Two questions arose with Great Britain while Grant was President, which might have made trouble. But, instead of fighting, some of the best statesmen of both countries made a treaty at Washington (1871), saying that the difficulties should be decided by arbitration.
A board of distinguished men, therefore, met at Geneva, in Switzerland, to settle what are known as the "Alabama claims." You remember that during the Civil War a vessel of that name and other ships were built in England,—a neutral country,—and handed over to the Confederates, who used them to destroy many Union vessels.
After weighing both sides of the question, this board decided that a neutral country should not furnish vessels and arms to nations at war. As Great Britain had clearly been in the wrong in this case, she was condemned to pay the United States fifteen and a half million dollars as damages for property destroyed.

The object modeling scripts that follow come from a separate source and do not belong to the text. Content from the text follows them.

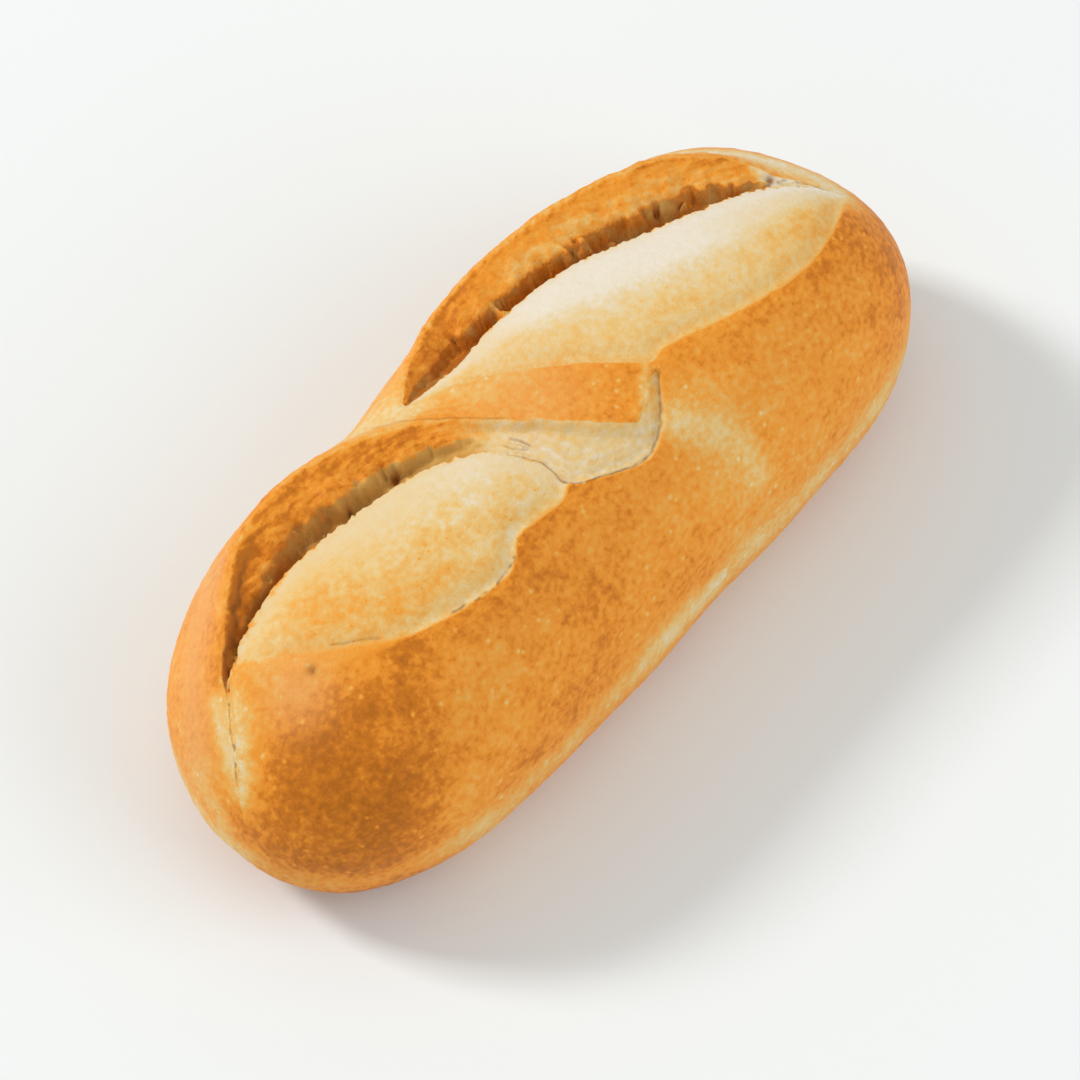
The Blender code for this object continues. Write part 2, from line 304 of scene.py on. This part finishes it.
def lay_cracks(points):
    """The signed distance to the nearest crack, and how strong that one is there."""
    nearest, strength = np.full(len(points), no_crack), np.zeros(len(points))
    wander = crack_wander * lumps(points, 1.9 * mm)
    gaps = eased(lumps(points, 1.1 * mm), -0.15, 0.25)
    for crack in cracks:
        at, distance = crack.meet(points)
        distance += wander
        closer = np.abs(distance) < np.abs(nearest)
        nearest = np.where(closer, distance, nearest)
        here = crack.strength[at] * (np.abs(distance) < crack_reach) * (1 - crack.broken * (1 - gaps))
        strength = np.where(closer, here, strength)
    return nearest, strength


# --- The baked roll --------------------------------------------------------------------------------
# The whole surface of the roll, one thin crust over airy crumb. Skin and tongues are finely blistered,
# and the inside of the ears is drawn out lengthwise, and pitted where bubbles broke.

rings, segments = 330, 200
finer_margin = 0.6 * mm
more_on_top = 0.35  # how much closer its points lie at the top than half way down
# Where it is fuller or hollower than its smooth shape: x, y, z, the height there and its spread, in mm.
bulges = [(-18, 28, 36, -2.4, 8), (79, 6, 34, -1.3, 12), (-4, -34, 9, 0.9, 12), (-67, -30, 9, -0.9, 12),
          (-80, 12, 14, -0.9, 12)]
flat_foot = 5 * mm  # nothing is shaped on the underside, and fully only from this height up
dough_lump, dough_lump_size = 0.5 * mm, 22 * mm
streak, streak_size = 0.25 * mm, 0.9 * mm
pit_depth, pits_apart, pit_radius = 0.5 * mm, 1.8 * mm, 0.8 * mm
crumb_size = 1.3 * mm
hollow_crumb, shelf_crumb, shelf_streak = 0.15 * mm, 0.17 * mm, 0.12 * mm
blister, blisters_apart, blister_radius = 0.1 * mm, 2.6 * mm, 1.3 * mm
skin_lump, skin_lump_sizes = 0.07 * mm, (1.5 * mm, 3.4 * mm)
slashes_apart = 50 * mm  # in the patterns that run along the slashes, so that theirs differ


def bubbles(points, size, radius):
    """1 in the middle of round spots that lie about size apart, and 0 from their radius on."""
    found = np.array([noise.voronoi(place)[0][0] for place in (points / size).tolist()])
    return 1 - eased(found * size, 0, radius)


shape = bmesh.new()
poles_on_x = Matrix.Rotation(math.pi / 2, 4, "Y")
bmesh.ops.create_uvsphere(shape, u_segments=segments, v_segments=rings, radius=1, matrix=poles_on_x)
ways = np.array([vertex.co for vertex in shape.verts])
angle = np.arctan2(ways[:, 2], ways[:, 1])
skin = uncut(ways[:, 0] * length / 2, angle + more_on_top * np.cos(angle))
skin, outward = skin_at(near.pinched(far.pinched(skin)))
for vertex, place in zip(shape.verts, skin):
    vertex.co = place

# Inside the ears, where the crumb tore, and along the cracks, the mesh is twice as fine.
far.lay(skin)
near.lay(skin)
fine = np.maximum(far.ear_inside, near.ear_inside) > -finer_margin
fine |= np.abs(lay_cracks(skin)[0]) < crack_reach
torn_edges = [edge for edge in shape.edges if fine[edge.verts[0].index] and fine[edge.verts[1].index]]
bmesh.ops.subdivide_edges(shape, edges=torn_edges, cuts=1, use_grid_fill=True)
bmesh.ops.triangulate(shape, faces=[face for face in shape.faces if len(face.verts) > 4])
skin, outward = skin_at(np.array([vertex.co for vertex in shape.verts]))

far_height, near_height = far.lay(skin), near.lay(skin)
in_far, in_near = far.in_ear | far.in_tongue, near.in_ear | near.in_tongue
lift = np.select([in_far, in_near], [far_height, near_height], np.maximum(far_height, near_height))
lift += dough_lump * lumps(skin, dough_lump_size)
for *centre, bulge, spread in np.array(bulges) * mm:
    lift += bulge * np.exp(-np.sum((skin - centre) ** 2, axis=1) / spread**2)

in_ear = far.in_ear | near.in_ear
in_tongue = (far.in_tongue | near.in_tongue) & ~in_ear
slash_shift = np.where(in_far, 0, 1) * slashes_apart
torn = np.where(near.in_ear & ~in_far, near.torn[near.at], 0)
rise = np.where(far.in_ear, far.rise, np.where(near.in_ear, near.rise, 1))
gone = np.where(in_far, far.crevice.gone[far.at], near.crevice.gone[near.at])
across = np.where(in_far, far.across, near.across)
drawn_out = np.column_stack([gone / 6, across, slash_shift])  # lengthwise, as the crumb tore
up_face = np.where(in_far, far.up_face, near.up_face)

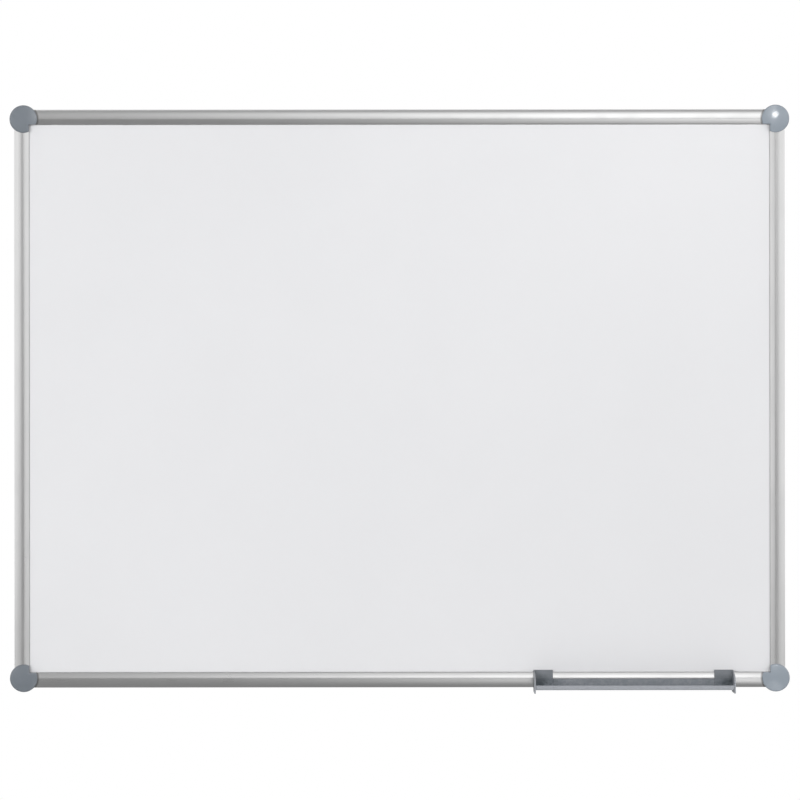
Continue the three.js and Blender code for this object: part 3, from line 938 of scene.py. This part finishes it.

The second question—the water boundary between the United States and British Columbia in Puget Sound—was left entirely to the Emperor of Germany, who drew the line on the map where it now stands.
While Grant was President there was much talk about the Indians. The greater part of them had, little by little, been removed to the Indian Territory, where the Choctaws, Creeks, Cherokees, and Seminoles had houses and schools, and were fast learning to be very good farmers.
But, besides the orderly and industrious Indians, there were others who were as wild as their ancestors. The food furnished to these tribes by the government agents was not fit to eat, for most of the money devoted to this purpose was stolen by dishonest men. But the President had no idea of this until a Yale professor went to a Sioux Reservation to get specimens for the college museum. The Indians there called him "The-Man-who-came-to-pick-up-Bones," and their chief, Red Cloud, gave him samples of the food dealt out to the savages, making him promise to show them to the "Great Father" (the President).
THE CUSTER MASSACRE |
The professor kept that promise; and when Grant saw the samples, and heard from some of the officers that the Indians had a right to complain in many cases, he decided that a change must be made. Since then matters have gone on a little better. Various improvements have been made, and in the government schools you can now see many Indian boys and girls learning to be teachers, so they can help their people to become good American citizens.
Among the worst of the savage Indians, there were the wild Apaches in Arizona, and the Modocs in Oregon, who, unable to agree with the settlers, and refusing to stay in their reservations, were finally forced to obey by the United States troops. This, however, was not accomplished until many Indians and a number of white men had been slain.
The worst Indian war at this time was with the Sioux in the Black Hills in Dakota. Gold having been found there, miners invaded the Indians' reservation. As the miners and Indians both drank, quarrels and fights soon arose, and, hoping to save bloodshed, the government tried to make a treaty with the Sioux to sell their land and go elsewhere.
The principal chiefs were Sitting Bull and Rain-in-the-Face, who refused to stir. They were then told that they must obey or the troops would force them to do so. But the Indians retreated into the Big Horn valley, where they got ready to fight. General George A. Custer, who had fought bravely all through the Civil War, set out in June, 1876, to attack them. But he divided his force, so as to strike them from two sides at once, and when he and his two hundred and sixty-two men came suddenly upon the Indians' camp he found that the Sioux had been joined by many others of their tribe, and now, instead of a few hundred, were five thousand strong!
In a moment Custer's cavalrymen saw they could not escape. Nevertheless, they dismounted calmly, resolved to die bravely at their post. The Indians came on, twenty to one, and stampeded the cavalry horses by fiendish yells and wildly waving blankets. Left thus, with nothing but the ammunition in their cartridge belts, Custer and his brave troopers fought until their last shots had been fired, and when the battle was over, every one of them lay there dead, but surrounded by many slain Indians.
Although badly wounded, Rain-in-the-Face boasted that he had kept a vow he had made, and had cut out and eaten Captain Tom Custer's heart! The heroes who died in the Custer massacre were buried on the spot where they fell around their gallant general, and a massive monument was erected in their honor. Besides, a statue of Custer is to be seen at West Point, where he learned to be such a good soldier.